(Records with modeling code)
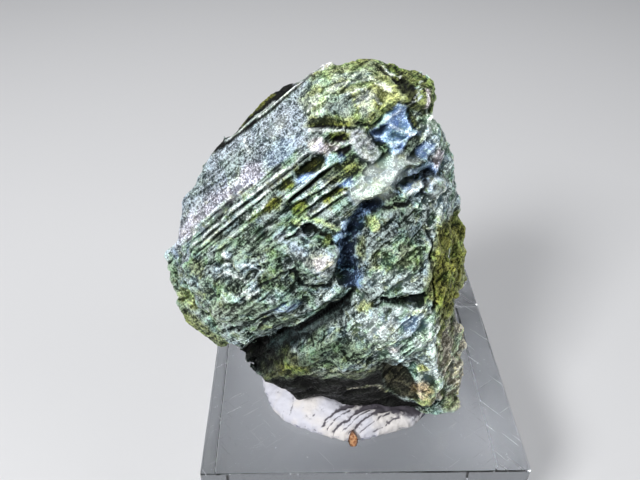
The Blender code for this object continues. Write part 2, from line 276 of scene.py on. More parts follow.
stone_mesh = fine_blank("stone", STONE_VOXEL)
places = read_places(stone_mesh)
normals = read_normals(stone_mesh)
layers = (places - FACE_MIDDLE) @ np.stack(GRAIN_AXES, axis=1)
skin = Skin(places, normals)

# The whole stone: drifts of leaf green, pale and moss green crystal, then the walls at its right, which are
# pale at the crown, olive below it and brown at the foot.
skin.lay(smooth_step(0.0, 0.5, field(places / 3.2, clouds(3))), LEAF, 0.7)
skin.lay(smooth_step(0.20, 0.6, field(places / 2.4 + 71.0, clouds(3))), PALE, 0.6)
skin.lay(smooth_step(0.30, 0.6, field(places / 2.6 + 23.0, clouds(3))), MOSS, 0.5)
patchy = field(places / 3.5 + 47.0, clouds(3))
right_side = smooth_step(0.25, 0.6, normals @ ACROSS) * smooth_step(2.0, 5.5, places[:, 0])
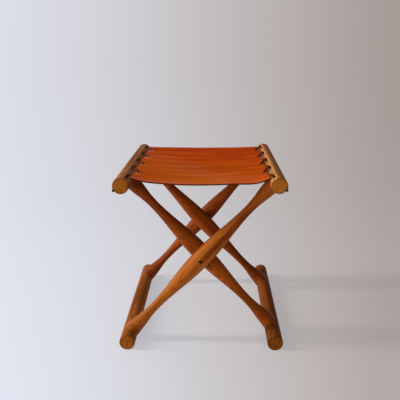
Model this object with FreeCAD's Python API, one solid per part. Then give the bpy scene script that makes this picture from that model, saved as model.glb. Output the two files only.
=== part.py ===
import FreeCAD, Part
import math
import os

from FreeCAD import Vector

# Camp stool: two turned hardwood frames cross on a pair of pivot bolts, and a leather seat is
# laced to the two top rails. Millimetres. X runs across the stool, Y along its rails, Z up, and
# the origin is on the floor under the middle. The outer frame carries the right-hand (+X) top
# rail. Each frame is modelled with its legs upright and its pivot at the origin, then leaned over.
# The inner frame and everything on its rails is the outer frame's pattern mirrored in X.

# Frames
RAIL_LENGTH = 430.0
RAIL_SPACING = 323.0
RAIL_RISE = 351.0
RAIL_RADIUS = 17.0
RAIL_RIM = 2.0
BASE_FLAT_WIDTH = 8.0
OUTER_LEG_Y = 162.0
INNER_LEG_Y = 122.0

# Turned leg: distance from the pivot and radius, the same towards both rails
SHAFT = ((0.0, 20.0), (40.0, 18.6), (86.0, 14.0), (124.0, 10.6), (152.0, 9.6), (181.0, 11.3), (200.0, 14.2))
# Its flared end: distance, half width across the rail and half width along the rail
FLARE = (
    (210.0, 15.3, 16.8),
    (217.0, 15.9, 21.0),
    (222.0, 16.2, 26.5),
    (228.0, 16.3, 30.5),
    (238.5, 16.4, 33.0),
)
TENON_RADIUS = 8.0
TENON_SHORT_OF_CENTRE = 3.5
TENON_ROOT = 212.0

# Lacing side of a top rail
PLANED_ANGLE = 128.0
PLANED_DISTANCE = 15.5
PLANER_SIZE = (20.0, 40.0)
SLOT_PITCH = 90.0
SLOT_COUNT = 5
SLOT_LENGTH = 32.0
SLOT_WIDTH = 5.0
SLOT_OFFSET = 3.2
CUTTER_REACH = 30.0
POCKET_WIDTH = 15.6
POCKET_LENGTH = 36.0
POCKET_START = 9.0
ROD_RADIUS = 3.0
ROD_LENGTH = 426.0
ROD_REACH = 17.6
ROD_CLEARANCE = 0.1

# Pivots
PIVOT_GAP = 2.0
PLANING_BLOCK = (60.0, 16.0, 120.0)
SPACER_THICKNESS = 1.8
SPACER_RADIUS = 11.0
SHANK_RADIUS = 3.0
RUNNING_CLEARANCE = 0.05
HEAD_RADIUS = 4.0
HEAD_HEIGHT = 4.0
HEAD_RECESS = 1.0
HEAD_SEAT_RADIUS = 4.3
NUT_FACE_Y = 113.5
END_GAP = 0.1
END_WASHER_RADIUS = 7.0
END_WASHER_THICKNESS = 1.4
RECESS_OVERRUN = 10.0
NUT_ACROSS_FLATS = 10.0
NUT_THICKNESS = 4.5
SHANK_IN_NUT = 5.0
PLUG_RADIUS = 7.5
PLUG_END_Y = 106.5

# Leather seat
SEAT_HALF_WIDTH = 145.0
SEAT_HALF_LENGTH = 190.0
LEATHER_THICKNESS = 3.0
SEAT_EDGE_RISE = 11.2
FRONT_SAG = 13.0
BACK_SAG = 2.0
SCALLOP_DEPTH = 3.5
SCALLOP_LENGTH = 60.0
LACE_HOLE_INSET = 10.5
LACE_HOLE_RADIUS = 3.0
LACE_HOLE_LEAD = 5.0

# Lace: a loop's corner points are counted from the middle of its rod
LACE_RADIUS = 1.5
LACE_SPREAD = 11.0
MOUTH_REACH = 18.5
LOOP_BEFORE_ROD = -8.3
LOOP_BESIDE_ROD = (-1.8, 8.5, 5.9)
LOOP_BEHIND_ROD = (6.4, 3.8, 3.8)
LACE_CLEARANCE = 0.35
EDGE_OVER_AHEAD = 9.0
EDGE_UNDER_BEHIND = (17.0, 11.0)
EDGE_UNDER_RISE = (-4.2, -0.4)
EDGE_UNDER_OUT = (0.4, 2.3)
STRAND_START_GAP = 2.2
KNOT_RADIUS = 3.3
KNOT_REACH = 17.8
ARC_SHARE = 0.45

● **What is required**
Return every line of the material exactly.

● **Answer to the exercise**
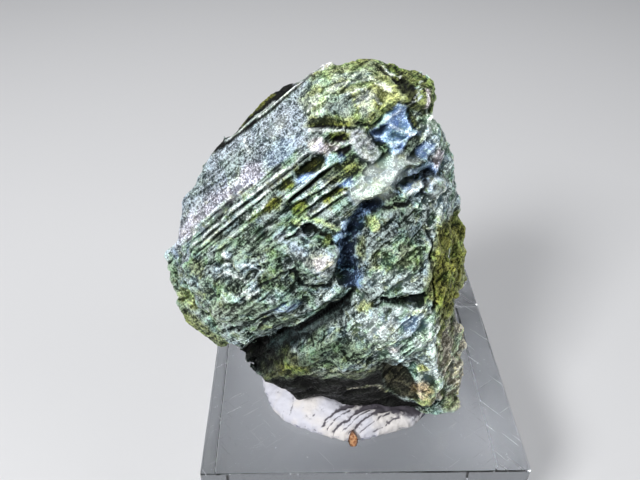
The Blender code for this object continues. Write part 2, from line 276 of scene.py on. More parts follow.
stone_mesh = fine_blank("stone", STONE_VOXEL)
places = read_places(stone_mesh)
normals = read_normals(stone_mesh)
layers = (places - FACE_MIDDLE) @ np.stack(GRAIN_AXES, axis=1)
skin = Skin(places, normals)

# The whole stone: drifts of leaf green, pale and moss green crystal, then the walls at its right, which are
# pale at the crown, olive below it and brown at the foot.
skin.lay(smooth_step(0.0, 0.5, field(places / 3.2, clouds(3))), LEAF, 0.7)
skin.lay(smooth_step(0.20, 0.6, field(places / 2.4 + 71.0, clouds(3))), PALE, 0.6)
skin.lay(smooth_step(0.30, 0.6, field(places / 2.6 + 23.0, clouds(3))), MOSS, 0.5)
patchy = field(places / 3.5 + 47.0, clouds(3))
right_side = smooth_step(0.25, 0.6, normals @ ACROSS) * smooth_step(2.0, 5.5, places[:, 0])
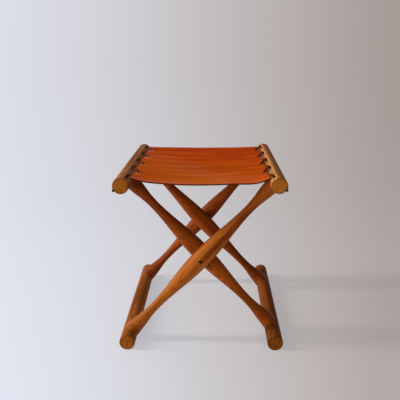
Model this object with FreeCAD's Python API, one solid per part. Then give the bpy scene script that makes this picture from that model, saved as model.glb. Output the two files only.
=== part.py ===
import FreeCAD, Part
import math
import os

from FreeCAD import Vector

# Camp stool: two turned hardwood frames cross on a pair of pivot bolts, and a leather seat is
# laced to the two top rails. Millimetres. X runs across the stool, Y along its rails, Z up, and
# the origin is on the floor under the middle. The outer frame carries the right-hand (+X) top
# rail. Each frame is modelled with its legs upright and its pivot at the origin, then leaned over.
# The inner frame and everything on its rails is the outer frame's pattern mirrored in X.

# Frames
RAIL_LENGTH = 430.0
RAIL_SPACING = 323.0
RAIL_RISE = 351.0
RAIL_RADIUS = 17.0
RAIL_RIM = 2.0
BASE_FLAT_WIDTH = 8.0
OUTER_LEG_Y = 162.0
INNER_LEG_Y = 122.0

# Turned leg: distance from the pivot and radius, the same towards both rails
SHAFT = ((0.0, 20.0), (40.0, 18.6), (86.0, 14.0), (124.0, 10.6), (152.0, 9.6), (181.0, 11.3), (200.0, 14.2))
# Its flared end: distance, half width across the rail and half width along the rail
FLARE = (
    (210.0, 15.3, 16.8),
    (217.0, 15.9, 21.0),
    (222.0, 16.2, 26.5),
    (228.0, 16.3, 30.5),
    (238.5, 16.4, 33.0),
)
TENON_RADIUS = 8.0
TENON_SHORT_OF_CENTRE = 3.5
TENON_ROOT = 212.0

# Lacing side of a top rail
PLANED_ANGLE = 128.0
PLANED_DISTANCE = 15.5
PLANER_SIZE = (20.0, 40.0)
SLOT_PITCH = 90.0
SLOT_COUNT = 5
SLOT_LENGTH = 32.0
SLOT_WIDTH = 5.0
SLOT_OFFSET = 3.2
CUTTER_REACH = 30.0
POCKET_WIDTH = 15.6
POCKET_LENGTH = 36.0
POCKET_START = 9.0
ROD_RADIUS = 3.0
ROD_LENGTH = 426.0
ROD_REACH = 17.6
ROD_CLEARANCE = 0.1

# Pivots
PIVOT_GAP = 2.0
PLANING_BLOCK = (60.0, 16.0, 120.0)
SPACER_THICKNESS = 1.8
SPACER_RADIUS = 11.0
SHANK_RADIUS = 3.0
RUNNING_CLEARANCE = 0.05
HEAD_RADIUS = 4.0
HEAD_HEIGHT = 4.0
HEAD_RECESS = 1.0
HEAD_SEAT_RADIUS = 4.3
NUT_FACE_Y = 113.5
END_GAP = 0.1
END_WASHER_RADIUS = 7.0
END_WASHER_THICKNESS = 1.4
RECESS_OVERRUN = 10.0
NUT_ACROSS_FLATS = 10.0
NUT_THICKNESS = 4.5
SHANK_IN_NUT = 5.0
PLUG_RADIUS = 7.5
PLUG_END_Y = 106.5

# Leather seat
SEAT_HALF_WIDTH = 145.0
SEAT_HALF_LENGTH = 190.0
LEATHER_THICKNESS = 3.0
SEAT_EDGE_RISE = 11.2
FRONT_SAG = 13.0
BACK_SAG = 2.0
SCALLOP_DEPTH = 3.5
SCALLOP_LENGTH = 60.0
LACE_HOLE_INSET = 10.5
LACE_HOLE_RADIUS = 3.0
LACE_HOLE_LEAD = 5.0

# Lace: a loop's corner points are counted from the middle of its rod
LACE_RADIUS = 1.5
LACE_SPREAD = 11.0
MOUTH_REACH = 18.5
LOOP_BEFORE_ROD = -8.3
LOOP_BESIDE_ROD = (-1.8, 8.5, 5.9)
LOOP_BEHIND_ROD = (6.4, 3.8, 3.8)
LACE_CLEARANCE = 0.35
EDGE_OVER_AHEAD = 9.0
EDGE_UNDER_BEHIND = (17.0, 11.0)
EDGE_UNDER_RISE = (-4.2, -0.4)
EDGE_UNDER_OUT = (0.4, 2.3)
STRAND_START_GAP = 2.2
KNOT_RADIUS = 3.3
KNOT_REACH = 17.8
ARC_SHARE = 0.45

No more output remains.